What the deal leaves out

For all its breadth, the agreement is integrated rather than comprehensive. Some of the gaps reflect choices about scope: animal welfare and pesticide regulation were both major issues in the 2026 national election, but sit outside the deal and will need other political instruments. Others reflect the limits of a producer-side agreement in that there is no broader food strategy: investment in plant-based supply is included in the agreement, but the demand-side levers on healthy diets, public procurement and the retail environment are not.

The retail and processing sectors, too, were largely absent from the negotiation. Højte explained that the dairy giant Arla, which produces across seven countries, resisted the agreement more strongly than the farmers’ organisations, on the grounds that national legislation complicates cross-border production. Højte observed that the supply-chain dimension of food system reform in the form of what retailers and processors might be asked to contribute is the conversation that hasn’t happened yet.

What now?

The lesson from Denmark is that bold, integrated reform is politically possible when the right enabling conditions are deliberately built and when some of those conditions are within reach. Cross-sector pressure on agriculture to deliver its fair share of emissions reductions is one, and transparent, quantified evidence on costs and trade-offs is another. So is a credible, funded just transition, rather than asking farmers and farm workers to absorb the cost of change alone.

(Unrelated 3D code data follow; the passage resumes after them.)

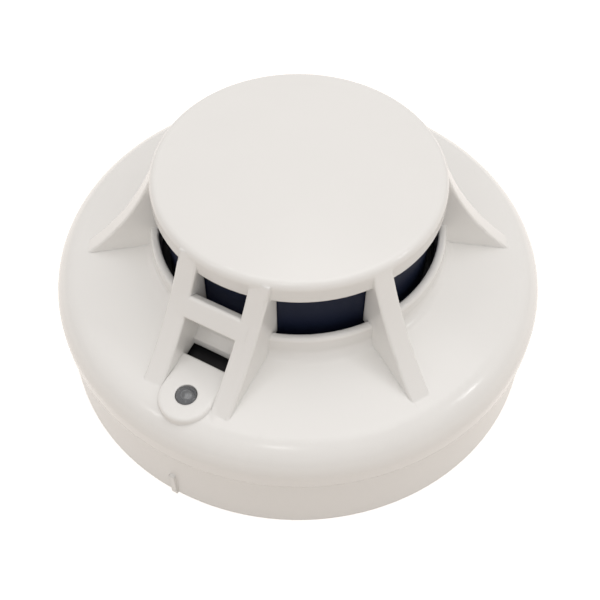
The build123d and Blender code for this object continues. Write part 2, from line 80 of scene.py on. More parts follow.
# --------------------------------------------------------------------------------------
# Shader building
# --------------------------------------------------------------------------------------
class Signal:
    """A node output that can be used in plain arithmetic."""

    def __init__(self, graph: "Graph", socket: bpy.types.NodeSocket) -> None:
        """Keeps the graph and the socket."""
        self.graph = graph
        self.socket = socket

    def _math(self, operation: str, first: Any, second: Any = 0.0) -> "Signal":
        """Adds one Math node and returns its result."""
        return self.graph.add("ShaderNodeMath", {"operation": operation}, {0: first, 1: second})

    def __add__(self, other: Any) -> "Signal":
        """Sum."""
        return self._math("ADD", self, other)

    __radd__ = __add__

    def __sub__(self, other: Any) -> "Signal":
        """Difference."""
        return self._math("SUBTRACT", self, other)

    def __rsub__(self, other: Any) -> "Signal":
        """Reflected difference."""
        return self._math("SUBTRACT", other, self)

    def __mul__(self, other: Any) -> "Signal":
        """Product."""
        return self._math("MULTIPLY", self, other)

    __rmul__ = __mul__

    def __truediv__(self, other: Any) -> "Signal":
        """Quotient."""
        return self._math("DIVIDE", self, other)

    def sine(self) -> "Signal":
        """Sine of the signal."""
        return self._math("SINE", self)

    def ramp(self, low: float, high: float) -> "Signal":
        """Runs smoothly from 0 at low to 1 at high."""
        settings = {"interpolation_type": "SMOOTHSTEP"}
        return self.graph.add("ShaderNodeMapRange", settings, {0: self, 1: low, 2: high, 3: 0.0, 4: 1.0})


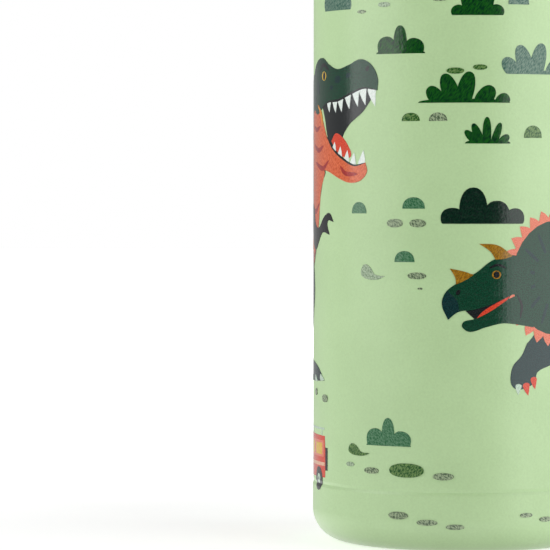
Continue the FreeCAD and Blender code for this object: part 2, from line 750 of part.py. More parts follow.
def cover_liner():
    bottom = DECK_Z + RING_T + RUN_GAP
    corner = COVER_CORNER - COVER_WALL - PLUG_GAP
    skin = dome(CLINER_R, bottom, CLINER_TOP, corner)
    return skin.cut(dome(CLINER_R - LINER_T, bottom, CLINER_TOP - LINER_T, corner - LINER_T))


def spout_stopper():
    top = CLINER_TOP - LINER_T
    stem = disc(STOPPER_R, top - STOPPER_H, top, STOPPER_Y)
    return stem.fuse(disc(STOPPER_PAD_R, top - STOPPER_PAD_T, top, STOPPER_Y))


# ---- button, bail and loop ---------------------------------------------------------------------
def push_button():
    face = block(-BUTTON_HALF, BUTTON_HALF, BUTTON_Y, CAVITY_Y + RUN_GAP, BUTTON_LOW, BUTTON_TOP)
    face = soften(face, BUTTON_SOFT, along(Y_AXIS))
    half = BUTTON_HALF + BUTTON_FLANGE
    flange = block(
        -half, half,
        CAVITY_Y + RUN_GAP, BUTTON_BACK,
        BUTTON_LOW - BUTTON_FLANGE, BUTTON_TOP + BUTTON_FLANGE,
    )
    arm = block(-HOOK_HALF, HOOK_HALF, BUTTON_BACK - BUTTON_FLANGE, RISER_BACK, ARM_Z, ARM_TOP)
    riser = block(-HOOK_HALF, HOOK_HALF, RISER_Y, RISER_BACK, ARM_Z, HOOK_Z + HOOK_H)
    hook_tip = TOOTH_TIP - HOOK_GRIP
    hook = side_plate(
        [
            (RISER_BACK, HOOK_Z),
            (hook_tip, HOOK_Z),
            (hook_tip, HOOK_Z + HOOK_H / 2),
            (RISER_Y, HOOK_Z + HOOK_H),
            (RISER_BACK, HOOK_Z + HOOK_H),
        ],
        -HOOK_HALF,
        HOOK_HALF,
    )
    button = face.fuse(flange).fuse(arm).fuse(riser).fuse(hook)
    pocket_y = BUTTON_BACK - BUTTON_FLANGE - PRESS_POCKET
    return button.cut(rod_y(PRESS_POCKET_R, pocket_y, BUTTON_BACK, 0, PRESS_Z))


def lock_bail():
    """A bent wire: two arms from the pivots and a bar across, leaning on the boss at rest."""
    bend = BAIL_BEND
    corner_x = BAIL_HALF - bend
    slant = bend * math.sin(math.pi / 4)
    arm_end = -(BAIL_L - bend)
    bar = Part.makeLine(V(0, 0, -BAIL_L), V(corner_x, 0, -BAIL_L))
    turn = Part.Arc(
        V(corner_x, 0, -BAIL_L),
        V(corner_x + slant, 0, arm_end - slant),
        V(BAIL_HALF, 0, arm_end),
    ).toShape()
    arm = Part.makeLine(V(BAIL_HALF, 0, arm_end), V(BAIL_HALF, 0, 0))
    section = Part.Wire(Part.makeCircle(BAIL_WIRE_R, V(0, 0, -BAIL_L), X_AXIS))
    half = Part.Wire([bar, turn, arm]).makePipeShell([section], True, False)
    half = half.fuse(rod_x(BAIL_EYE_R, BAIL_HALF - BAIL_EYE_T / 2, BAIL_HALF + BAIL_EYE_T / 2, 0, 0))
    half = half.fuse(rod_x(BAIL_PIN_R, BOSS_HALF - BOSS_WALL + SEAT_GAP, BAIL_HALF, 0, 0))
    bail = both_sides(half)
    bail.rotate(V(0, 0, 0), X_AXIS, -math.degrees(BAIL_LEAN))
    bail.translate(V(0, BAIL_Y, BAIL_Z))
    return bail


def carry_loop():
    x0 = LOOP_X - LOOP_T / 2
    top = LOOP_Z - BARREL_R - LUG_R
    wide = top - LOOP_SLOPE
    low = LOOP_Z - LOOP_DROP
    half, inner = LOOP_HALF, LOOP_HALF - LOOP_BAR
    neck = BARREL_HALF
    round_z = low + half
    plate = side_plate(
        [
            (-neck, LOOP_Z),
            (-neck, top),
            (-half, wide),
            (-half, round_z),
            arc((0, round_z), half, 180, 270),
            arc((0, round_z), half, 270, 360),
            (half, wide),
            (neck, top),
            (neck, LOOP_Z),
        ],
        x0,
        x0 + LOOP_T,
    )
    gap_top = top - LOOP_BAR
    gap_neck = neck / 2
    opening = side_plate(
        [
            (-gap_neck, gap_top),
            (-inner, wide - LOOP_BAR / 2),
            (-inner, round_z),
            arc((0, round_z), inner, 180, 270),
            arc((0, round_z), inner, 270, 360),
            (inner, wide - LOOP_BAR / 2),
            (gap_neck, gap_top),
        ],
        x0,
        x0 + LOOP_T,
    )
    body = plate.cut(opening)
    rims = [e for e in body.Edges if e.BoundBox.XLength < NEAR and e.BoundBox.ZMin < top - NEAR]
    body = body.makeFillet(LOOP_SOFT, rims)
    body = body.fuse(rod_y(BARREL_R, -neck, neck, LOOP_X, LOOP_Z))
    return body.cut(rod_y(LOOP_PIN_R + RUN_GAP, -neck, neck, LOOP_X, LOOP_Z))


PIECES = [
    outer_shell, base_cup, base_disc, vacuum_seal, getter, inner_liner, liner_bottom,
    neck_gasket,
    lid_shell, lid_core, hinge_pin, torsion_spring, button_spring, spout_base, straw, vent_valve,
    deck_ring, loop_pin,
    spout_tip,
    flip_cover, cover_liner, spout_stopper,
    push_button, lock_bail, carry_loop,
]

os.makedirs("parts", exist_ok=True)
for piece in PIECES:
    save(piece.__name__, piece())
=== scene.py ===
import math
import random

import bpy
import bmesh
from mathutils import Matrix, Vector
from mathutils.geometry import delaunay_2d_cdt


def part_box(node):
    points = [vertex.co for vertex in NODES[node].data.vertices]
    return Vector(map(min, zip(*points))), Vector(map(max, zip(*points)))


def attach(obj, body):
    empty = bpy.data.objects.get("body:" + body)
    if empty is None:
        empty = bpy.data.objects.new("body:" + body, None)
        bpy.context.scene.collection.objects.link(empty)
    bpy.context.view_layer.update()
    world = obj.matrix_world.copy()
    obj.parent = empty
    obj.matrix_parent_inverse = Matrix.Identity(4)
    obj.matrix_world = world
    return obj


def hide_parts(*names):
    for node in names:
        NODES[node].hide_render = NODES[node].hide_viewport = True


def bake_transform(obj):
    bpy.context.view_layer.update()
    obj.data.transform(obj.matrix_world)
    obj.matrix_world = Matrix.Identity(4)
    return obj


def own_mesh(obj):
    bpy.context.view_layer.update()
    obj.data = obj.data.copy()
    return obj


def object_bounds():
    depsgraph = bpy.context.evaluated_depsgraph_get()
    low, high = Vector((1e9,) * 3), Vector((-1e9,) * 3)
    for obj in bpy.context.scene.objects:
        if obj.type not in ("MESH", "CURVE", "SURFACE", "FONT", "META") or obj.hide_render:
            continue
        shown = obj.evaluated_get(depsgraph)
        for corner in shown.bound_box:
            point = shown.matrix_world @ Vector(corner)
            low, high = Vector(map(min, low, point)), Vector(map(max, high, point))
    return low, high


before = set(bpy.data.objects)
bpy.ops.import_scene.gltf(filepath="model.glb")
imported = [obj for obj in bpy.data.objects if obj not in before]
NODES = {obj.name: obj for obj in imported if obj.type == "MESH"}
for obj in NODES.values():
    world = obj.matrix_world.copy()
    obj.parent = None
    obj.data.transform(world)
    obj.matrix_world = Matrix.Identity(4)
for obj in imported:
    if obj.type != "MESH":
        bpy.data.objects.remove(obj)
cad_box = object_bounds()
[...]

These are the conditions our Roadmap for Resilience sets out for the UK: long-term policy that outlasts a single parliament, cross-sector forums that build consensus before crisis forces it, and a transition that takes legitimacy seriously. Denmark offers a working example of what a negotiated, integrated agreement looks like in practice in terms of the instruments, tradeoffs, public spending and projected impacts. The UK can learn much from both the process and the results.